When sampling the feasible set of a constraint-based model, it is important to run the sampling algorithm until the sampling distribution converges to a stationary distribution of fluxes over Ω. Otherwise, the sampling distribution is likely to be misrepresentative, leading to incorrect conclusions about the model (see Supplementary Figure). It is generally not empirically possible to verify convergence to the unknown distribution of fluxes over Ω. However, several measures exist that detect the absence of convergence to a stationary sampling distribution. Here, we used the potential scale reduction factor (Gelman et al., 2013) as described in Supplementary Methods Section S2. For CHRR, it is known that the stationary distribution is the uniform distribution (Berbee et al., 1987), but no such guarantees are known for ACHR.

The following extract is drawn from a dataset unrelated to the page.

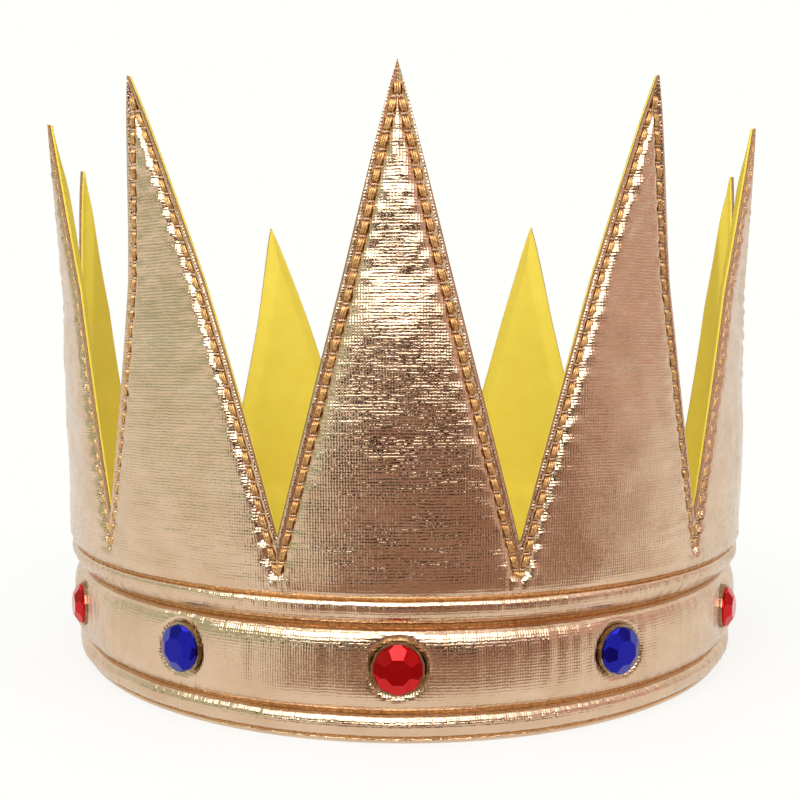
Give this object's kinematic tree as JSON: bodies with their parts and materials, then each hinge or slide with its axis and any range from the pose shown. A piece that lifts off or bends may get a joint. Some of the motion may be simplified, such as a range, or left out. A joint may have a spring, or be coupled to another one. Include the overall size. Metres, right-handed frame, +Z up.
{
  "type": "fabric costume crown",
  "caption": "Sewn ring crown of padded gold foil fabric, with tall points, a yellow lining and faceted jewels along the band.",
  "frame": {"origin": "centre of the circle that the hem stands on, at the surface it rests on", "axes": "+Z up along the crown's axis, -Y towards the front point and its red jewel, +X towards the crown's side that is on the right seen from the front"},
  "size_m": [0.1966, 0.1966, 0.1323],
  "materials": {
    "foil_gold": "satin metallic",
    "lining_yellow": "matte",
    "thread_gold": "metallic",
    "gem_red": "gloss",
    "gem_blue": "gloss",
    "brass": "polished"
  },
  "bodies": {
    "root": {"gold_cover": "foil_gold", "yellow_lining": "lining_yellow", "gem_red_1": "gem_red", "gem_cup_red_1": "brass", "gem_red_2": "gem_red", "gem_cup_red_2": "brass", "gem_red_3": "gem_red", "gem_cup_red_3": "brass", "gem_red_4": "gem_red", "gem_cup_red_4": "brass", "gem_red_5": "gem_red", "gem_cup_red_5": "brass", "gem_red_6": "gem_red", "gem_cup_red_6": "brass", "gem_blue_1": "gem_blue", "gem_cup_blue_1": "brass", "gem_blue_2": "gem_blue", "gem_cup_blue_2": "brass", "gem_blue_3": "gem_blue", "gem_cup_blue_3": "brass", "gem_blue_4": "gem_blue", "gem_cup_blue_4": "brass", "gem_blue_5": "gem_blue", "gem_cup_blue_5": "brass", "gem_blue_6": "gem_blue", "gem_cup_blue_6": "brass"}
  },
  "joints": []
}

We compared the convergence time of CHRR to the COBRA toolbox implementation of ACHR (Fig. 1). We found that CHRR converged to a stationary sampling distribution in up to 730 times fewer steps than ACHR (Fig. 1a) on 15 models with dimensions ranging from 24 to 2430 (see Supplementary Methods Section S3). Moreover, each step of CHRR was up to 10 times faster than a step of ACHR (Fig. 1b). Each step of CHRR uses only a small number of arithmetic operations compared to ACHR, and this difference is only exaggerated as the dimension increases. Thus the improved scaling cannot be explained by programmatic differences between the two algorithms. These factors combined to give a 40–3500 fold speedup that tended to increase with model dimension.

Fig. 1.

Convergence times. A comparison between the convergence times of CHRR and ACHR for 15 constraint-based models (see Supplementary Methods Section S3). (a) The number of steps of a random walk required for convergence to a stationary sampling distribution. ACHR did not converge in the maximum walk length of 10⁹ steps on two of the 15 models. These were the synechocystis model iJN678 ($dim\left(\Omega \right)=91$) and the generic human model Recon 2 ($dim(\Omega )=2430$). (b) Average time per step, computed out of 10⁶ steps

4 Conclusions

Coordinate hit-and-run with rounding makes uniform sampling of genome-scale metabolic networks tractable and reliable. The compatibility of our implementation with the COBRA toolbox should facilitate widespread utilization by the constraint-based metabolic modelling community.

Funding

HSH and IT were supported by the Luxembourg National Research Fund (FNR) through the National Centre of Excellence in Research (NCER) on Parkinson’s disease. BC and SV were supported in part by NSF awards CCF-1217793 and EAGER-1415498. RMTF was funded by the Interagency Modeling and Analysis Group, Multi-scale Modeling Consortium U01 awards from the National Institute of General Medical Sciences, award GM102098, and U.S. Department of Energy, Office of Science, Biological and Environmental Research Program, award DE-SC0010429.

Conflict of Interest: none declared.